Antonia greets her old friends, among them Russian Olga (who runs the cafe and is an undertaker and midwife), Crooked Finger (who lives in a room with his books and bitterly insists on the futility of life) and Mad Madonna, who utters wild goat cries at the moon because, as a Catholic, she cannot marry her Protestant lover.
There is also Farmer Bas, who comes courting one day with his five sons and makes a proposal of marriage centering largely on the boys' need for a mother. Antonia finds this underwhelming, but invites him to come over from time to time to do chores, for which she will pay him with hot breakfasts and cups of tea. "I can get those at home," he observes, but he comes anyway, and eventually Antonia tells him, "You can't have my hand, but you can have the rest." They agree that once a week is enough. Antonia doesn't want "all that confusion" in her house, or his, and so they build a little cottage for their meetings.

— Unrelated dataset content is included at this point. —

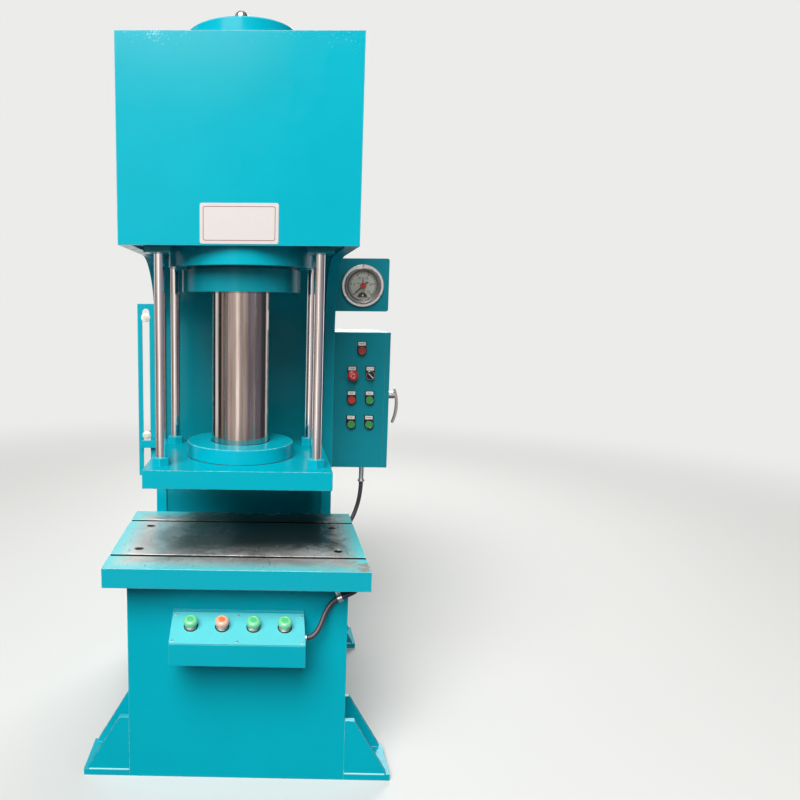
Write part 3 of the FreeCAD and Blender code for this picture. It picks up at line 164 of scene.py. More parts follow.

And so it goes. In fact, the narrator of "Antonia's Line," Antonia's great-granddaughter, is very fond of reminding us that so it goes; the movie is punctuated with moments in which we are assured that season followed season, and crops were planted and harvested, and life went on, and nothing much changed. e.e. cummings' poem "anyone lived in a pretty how town" comes to mind and has the same sad, romantic, elegiac, pastoral tone.
Generation follows generation. Antonia's daughter, who wants a child, but not a husband, auditions candidates for fatherhood.
Local matches are made: Loony Lips and DeeDee, who are both retarded, find happiness together. So does the village priest, who one day flings his cassock in the air, shouts "I'm free!" settles down and produces a dozen or so children. There are dark days, two of them involving rape, but the women take direct measures: One miscreant is punctured by a pitchfork, and another receives Antonia's curse.
What we remember most of all is the way Antonia's extended family grows. Children and grandchildren, in-laws and outlaws, neighbors, friends and drifters all come to sit at her long, long dinner table, and all learn the same simple rule, which is to look for the good in others - and to not criticize those who have found a way to be happy without seriously bothering anybody.